At the same time, retail buyers in China, concentrated in Shenzhen’s precious metals marketplace, had driven prices substantially higher throughout January ahead of Lunar New Year celebrations on February 17. Gifting traditions around that holiday create seasonal demand spikes for gold and silver jewelry and coins, and traders had positioned aggressively for that wave of buying.
But when sentiment shifted following the Warsh nomination and Friday’s initial decline, Chinese traders who were “sitting on profits had one foot out the door” according to analysts based in Shanghai. Rather than providing the stabilizing buying pressure the market needed, Friday’s Asian trading session saw precious metals fall instead of rally. Continued pressure when Shanghai’s night market opened Monday confirmed the worst: the speculative cohort that had helped drive the rally to record highs was now exiting en masse.
These factors intersected with structural vulnerabilities that silver’s characteristics made especially severe. The metal’s substantially smaller and thinner market compared to gold means the same dollar volume of selling creates exponentially larger price impacts. You’re not trading in a deep ocean.

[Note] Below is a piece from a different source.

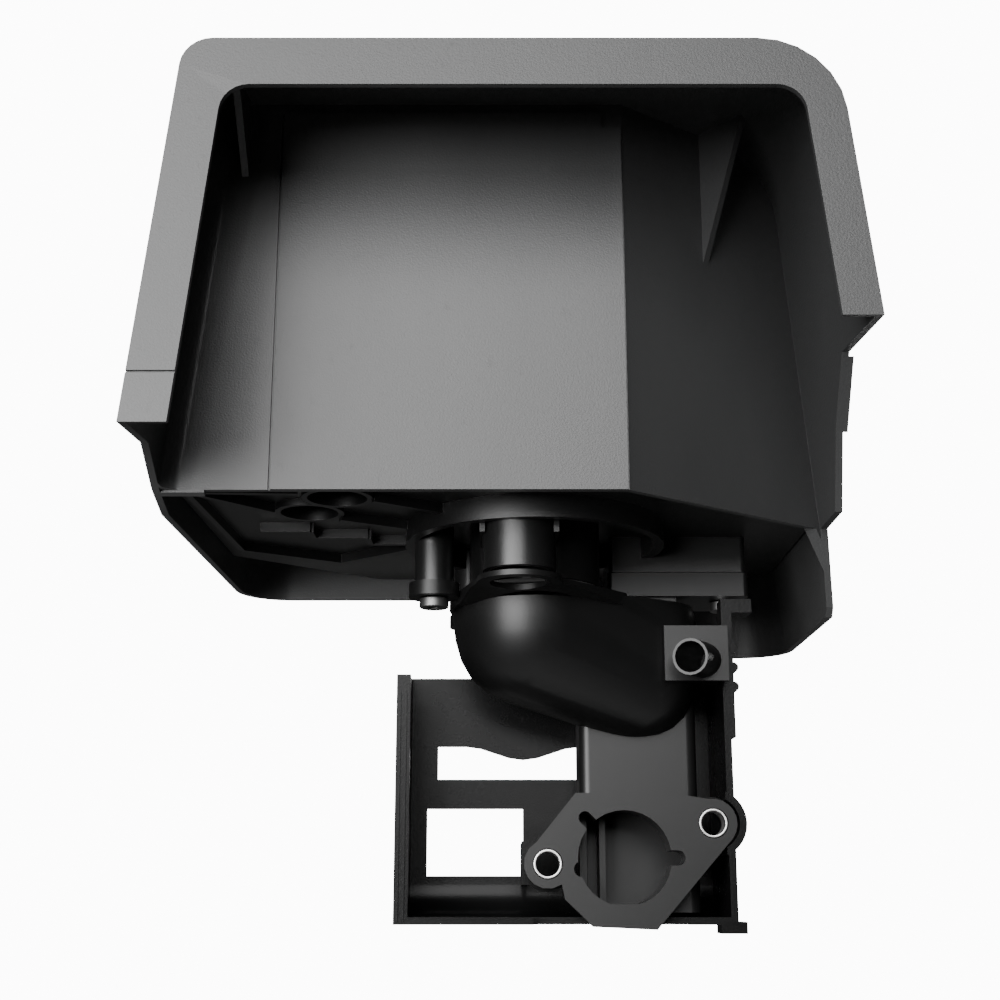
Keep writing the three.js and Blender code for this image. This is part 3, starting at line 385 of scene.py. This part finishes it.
nitrile = rubber("nitrile_rubber", 0.018)
gasket = turned_over("elbow_gasket", "elbow_gasket_ring", GASKET_BORE, nitrile, GASKET_ROUND)
settle(gasket, "housing_body", "rubber", "elbow_gasket")

# --- Elbow ---
# The elbow carries the clean air down to the carburettor. It is the same black plastic as the tray,
# but from a smoother mould, so its grain is finer and its highlights are clearer.
elbow_black = moulded_plastic("elbow_black", shade=0.003, roughness=0.38, gloss=0.33, grain=0.00001)
elbow = rounded_shell("elbow", "elbow_shell", elbow_black, MOULD_ROUND, smooth=28)
settle(elbow, "housing_body", "black_plastic", "elbow")

# --- Elbow screws ---
# Three socket screws hold the elbow up to the tray. They are blackened steel, and their edges are
# rubbed bright where a key has turned them.
SCREW_ROUND = 0.0005


def metal(name, shade, roughness, worn, wear_from=0.52):
    finish = Finish(name)
    where = finish.place()
    cloud = finish.noise(where, 90, 5.0, 0.6)
    scratch = finish.noise(finish.place((1, 1, 9)), 700, 2.0, 0.7)
    wear = finish.edges(wear_from, wear_from + 0.1)
    colour = finish.mix(cloud, grey(shade * 0.85), grey(shade * 1.1, 0.02))
    bright = finish.mix(wear * 0.6, colour, grey(worn))
    rough = (roughness - 0.06) + cloud * 0.14 + scratch * 0.08
    return finish.set(
        Base_Color=bright,
        Metallic=1.0,
        Roughness=rough,
        Normal=finish.bump(scratch, 0.00002),
    )


black_steel = metal("blackened_steel", 0.09, 0.42, 0.4)
for place in ("ear", "right", "rear"):
    screw = rounded_shell(f"elbow_screw_{place}", f"screw_{place}", black_steel, SCREW_ROUND)
    settle(screw, "housing_body", "steel", f"elbow_screw_{place}")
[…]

You’re trading in a swimming pool.
Liquidity deteriorated catastrophically as banks and market makers stopped quoting prices entirely. Their risk models indicated that unprecedented volatility made accurate pricing impossible, leaving only desperate sellers and opportunistic buyers willing to trade at fire-sale valuations. When the people whose job it is to make markets step away, what’s left isn’t a market. It’s a freefall.